Hemingway at helm of Pilar
Hemingway at the helm of Pilar.


Hemingway first visited Cuba in 1928, while on a layover while traveling to Spain. He had arrived from Key West - his home at the time. He and his wife Pauline, their two sons Jack and Patrick, and Pauline’s sister Jinny Pfeiffer stopped over in Havana for 3 days while waiting for their ship, the “Reina de la Pacifica”, to sail. While in Havana, they stayed at the Hotel Ambos Mundos.

Hemingway next visited Cuba in the summer of 1932.  Hemingway went to Cuba with two friends from Key West:  Joe Russell and Joe Lowe. They went to fish the annual Marlin run aboard a boat called “Anita”. They also had a Cuban that they hired onboard to rig baits.

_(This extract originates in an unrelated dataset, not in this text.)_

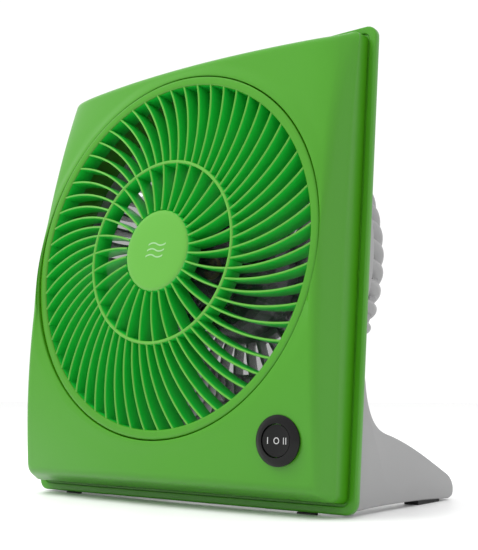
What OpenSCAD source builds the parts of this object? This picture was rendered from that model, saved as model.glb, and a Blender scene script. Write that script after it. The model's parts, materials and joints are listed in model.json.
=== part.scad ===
// Compact desk fan: green front panel leaning back on a grey rear shell with two side legs.
// Millimetres, +Z up. The origin lies on the floor, below the middle of the whole fan.
// Most pieces are drawn in the panel frame: x across, y up the sloping panel, z forward.

/* [Front panel] */
// Width of the panel rim
panel_w = 242; // [230:1:260]
// Height of the panel rim, along the slope
panel_h = 270; // [262:1:285]
// How far the head leans back from upright
lean_angle = 6.4; // [3:0.2:9]
// Gap between the rim and the floor
rim_lift = 1.3; // [1:0.1:2]
// Thickness of the rim flange
rim_t = 4; // [3:0.5:5]
// Distance from the rim's outer edge to the raised face's wall
wall_inset = 5.5; // [5:0.1:6.5]
// Wall thickness of the moulded front panel
panel_wall = 2.4; // [2:0.1:3]
// Height of the face above the rim, at its middle
face_crown_q = 32.6; // [31:0.1:34]
// Radius of the nearly flat middle of the face
face_r = 1600; // [1200:50:2400]
// Radius of the dome that draws the corners of the face back
corner_dome_r = 611; // [560:1:660]

/* [Front grille] */
// Height of the fan axis above the rim's lower edge, along the slope
fan_s = 141.7; // [139:0.1:144]
// Outer radius of the grille ring
ring_r = 108.9; // [107:0.1:109]
// Inner radius of the grille ring, where the outer vanes end
vane_r = 103.4; // [102:0.1:104]
// Radius of the middle ring
mid_r = 54.3; // [50:0.1:58]
// Radius of the hub disc
hub_r = 24.6; // [22:0.1:28]
// Front of the grille ring above the rim
ring_q = 28.7; // [28:0.1:29.5]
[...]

A year later, in 1933, Ernest Hemingway was writing for Esquire Magazine, and he would use his experiences fishing as content for his articles.  He was fishing with a mate he had hired named Carlos Gutierrez, and they continued to fish off the boat “Anita”. Carlos Gutierrez taught him how to rig baits at different depths for Marlin fishing, which was a new concept for Hemingway. One of these articles was called “Marlin off the Morro: a Cuban Letter”.

Hemingway with fish at dock
Hemingway with wahoo and marlin at the dock.

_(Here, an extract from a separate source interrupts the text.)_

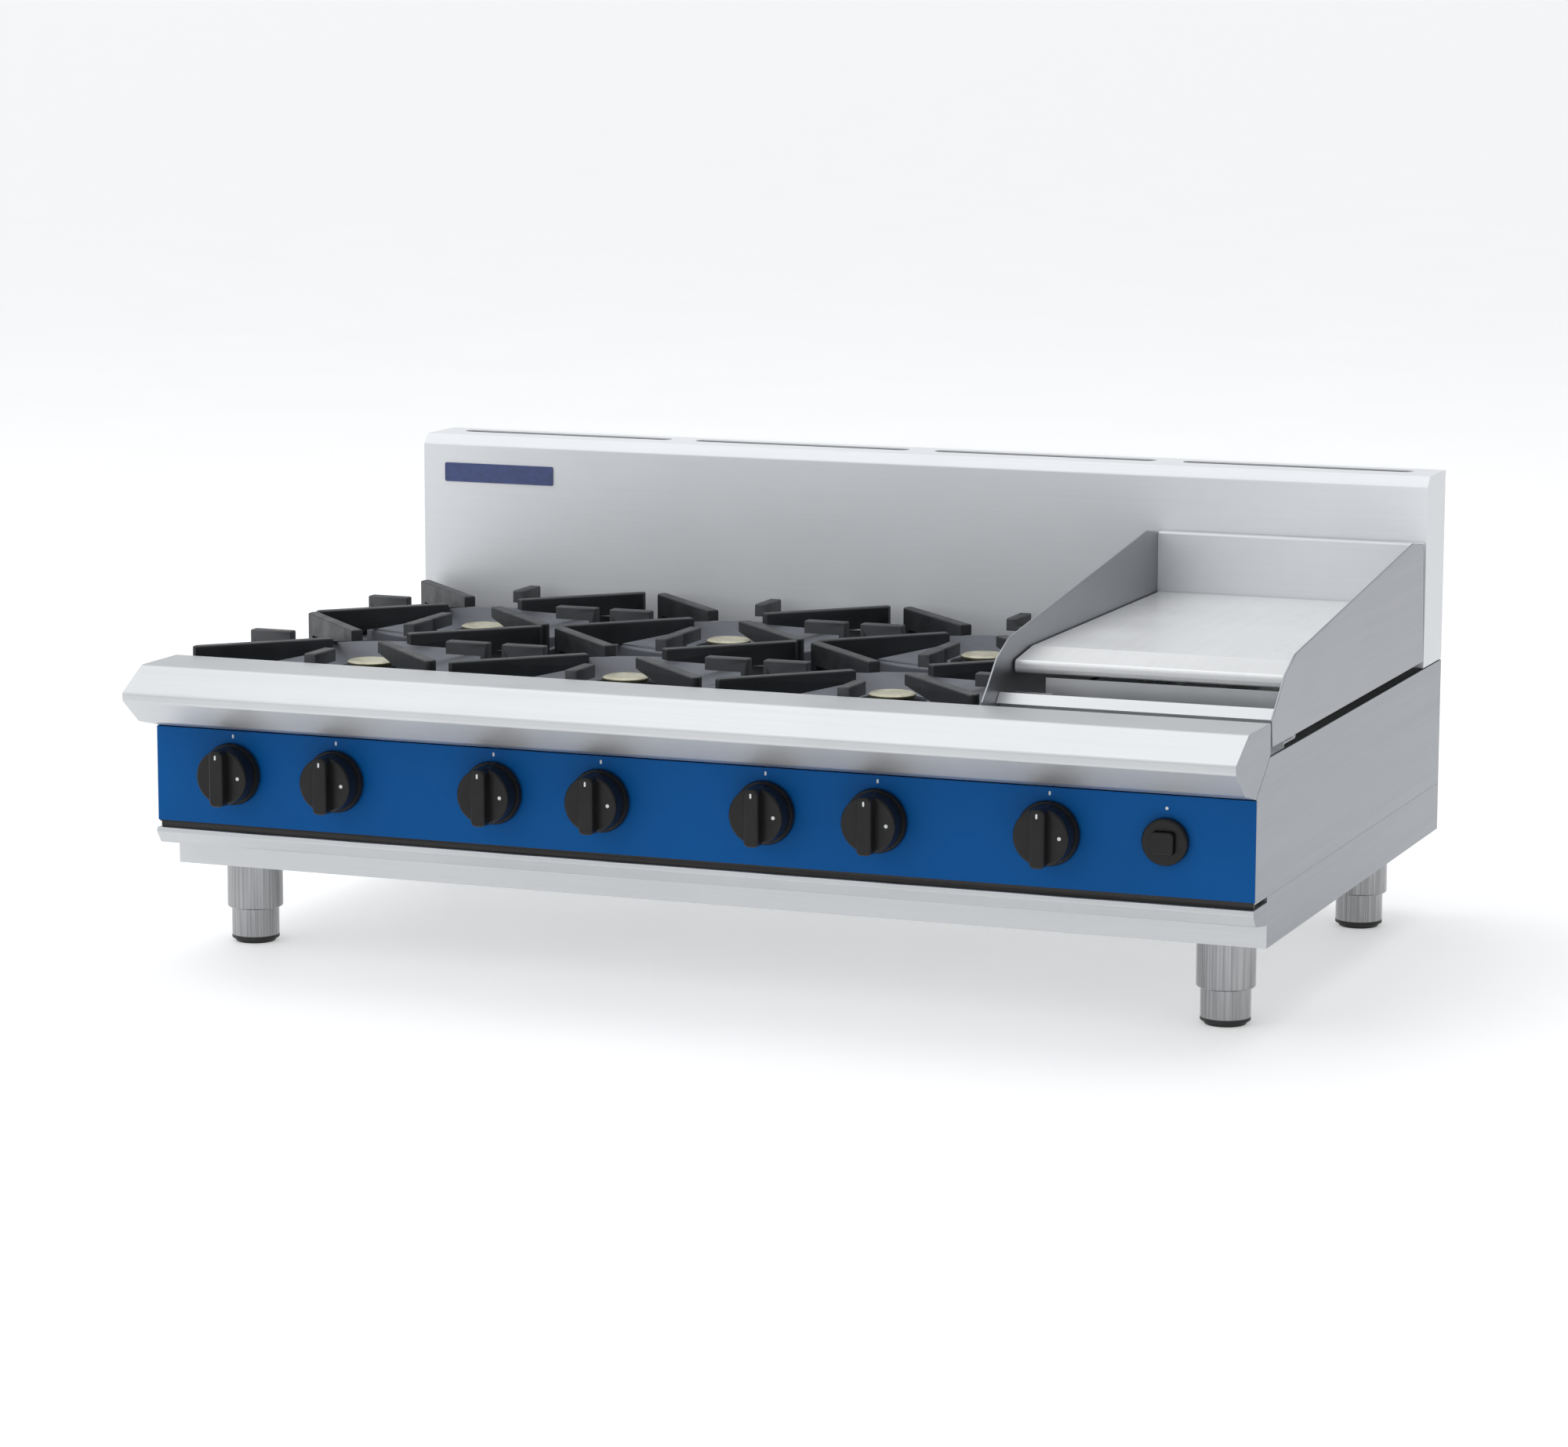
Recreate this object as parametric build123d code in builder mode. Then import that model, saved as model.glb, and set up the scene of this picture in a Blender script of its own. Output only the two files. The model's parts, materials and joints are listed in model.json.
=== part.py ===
from build123d import *
import os

os.makedirs("parts", exist_ok=True)

# ---------------------------------------------------------------- driving dimensions, millimetres
WIDTH = 1200              # over the side panels
DEPTH = 812               # nose of the front rail to the back panel
HEIGHT = 492              # floor to the top of the splashback
SHEET = 1.5               # stainless sheet of the casing
NOSE_REACH = 73           # front rail's nose ahead of the control panel

FOOT_SEAT = 38            # lower end of the leg sleeves
BASE_BOTTOM = 92
BASE_TOP = 144
PANEL_BOTTOM = 146
PANEL_TOP = 246.5
DECK_TOP = 282
RAIL_TOP = 316
TRIVET_TOP = 323
PLATE_TOP = 355           # griddle plate's cooking face

COLUMNS = (-450, -150, 150)        # burner columns
GRIDDLE_LEFT = 300
CONTROL_Z = 201                    # height of the knob axes
KNOB_OFFSET = 60                   # knobs either side of a column's centre
GRIDDLE_KNOB_X = 390
IGNITER_X = 510

HALF = WIDTH / 2
REAR = DEPTH / 2
PANEL = NOSE_REACH - REAR          # front face of the control panel


def back(distance):
    """Depth coordinate of a point that far behind the control panel's face."""
    return PANEL + distance


ROWS = (back(205), back(495))      # front and rear burners
KNOBS = [column + side * KNOB_OFFSET for column in COLUMNS for side in (-1, 1)] + [GRIDDLE_KNOB_X]
PLACES = [
    (f"{row_name}_{column_name}", column, row)
    for row_name, row in zip(("front", "rear"), ROWS)
    for column_name, column in zip(("left", "middle", "right"), COLUMNS)
]


def finish(piece, name):
    """Label a finished piece and write it to its own file."""
    piece.label = name
    export_step(piece, f"parts/{name}.step")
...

The following year while in Key West, Hemingway purchased a new fishing boat named “Pilar” - a nick name for his wife Pauline. He still had Carlos Gutierrez on board, but he also hosted 2 men from the U. S., Charles Cadwalader who was the director of the Philadelphia Academy of Natural History and Henry Fowler, who was the Academy’s Chief Ichthyologist. These two men were in Cuba trying to sort out the taxonomy of marlin species, trying to figure out if the White, Blue, Black and Striped Marlin were in fact different species from one another, or just color variants of the same species. This was an important scientific trip, and after a month the representatives from the Academy of Natural History had enough information to reclassify all of the marlin species for the North Atlantic.